PROBLEM TO SOLVE>
Reproduce all of the material exactly as shown.

EXCERPTED RECORDS>
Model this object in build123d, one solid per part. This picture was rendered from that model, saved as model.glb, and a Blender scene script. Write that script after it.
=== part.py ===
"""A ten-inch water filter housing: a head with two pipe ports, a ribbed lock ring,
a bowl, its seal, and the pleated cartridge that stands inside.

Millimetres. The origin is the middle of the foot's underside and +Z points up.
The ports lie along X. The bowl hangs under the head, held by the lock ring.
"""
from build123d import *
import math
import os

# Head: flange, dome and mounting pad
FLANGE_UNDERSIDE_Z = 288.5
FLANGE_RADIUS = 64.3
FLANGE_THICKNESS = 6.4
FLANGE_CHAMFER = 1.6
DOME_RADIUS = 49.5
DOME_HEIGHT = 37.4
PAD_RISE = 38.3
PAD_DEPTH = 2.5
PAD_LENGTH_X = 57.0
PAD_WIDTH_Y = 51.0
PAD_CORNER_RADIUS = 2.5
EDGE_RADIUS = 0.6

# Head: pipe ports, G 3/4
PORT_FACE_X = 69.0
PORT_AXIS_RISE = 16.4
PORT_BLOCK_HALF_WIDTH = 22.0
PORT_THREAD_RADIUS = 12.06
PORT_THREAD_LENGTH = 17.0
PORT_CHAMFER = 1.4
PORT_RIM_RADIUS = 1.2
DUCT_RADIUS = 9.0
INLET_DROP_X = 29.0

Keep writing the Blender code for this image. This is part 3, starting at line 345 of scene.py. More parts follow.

SOLUTION BELOW>
Model this object in build123d, one solid per part. This picture was rendered from that model, saved as model.glb, and a Blender scene script. Write that script after it.
=== part.py ===
"""A ten-inch water filter housing: a head with two pipe ports, a ribbed lock ring,
a bowl, its seal, and the pleated cartridge that stands inside.

Millimetres. The origin is the middle of the foot's underside and +Z points up.
The ports lie along X. The bowl hangs under the head, held by the lock ring.
"""
from build123d import *
import math
import os

# Head: flange, dome and mounting pad
FLANGE_UNDERSIDE_Z = 288.5
FLANGE_RADIUS = 64.3
FLANGE_THICKNESS = 6.4
FLANGE_CHAMFER = 1.6
DOME_RADIUS = 49.5
DOME_HEIGHT = 37.4
PAD_RISE = 38.3
PAD_DEPTH = 2.5
PAD_LENGTH_X = 57.0
PAD_WIDTH_Y = 51.0
PAD_CORNER_RADIUS = 2.5
EDGE_RADIUS = 0.6

# Head: pipe ports, G 3/4
PORT_FACE_X = 69.0
PORT_AXIS_RISE = 16.4
PORT_BLOCK_HALF_WIDTH = 22.0
PORT_THREAD_RADIUS = 12.06
PORT_THREAD_LENGTH = 17.0
PORT_CHAMFER = 1.4
PORT_RIM_RADIUS = 1.2
DUCT_RADIUS = 9.0
INLET_DROP_X = 29.0

Keep writing the Blender code for this image. This is part 3, starting at line 345 of scene.py. More parts follow.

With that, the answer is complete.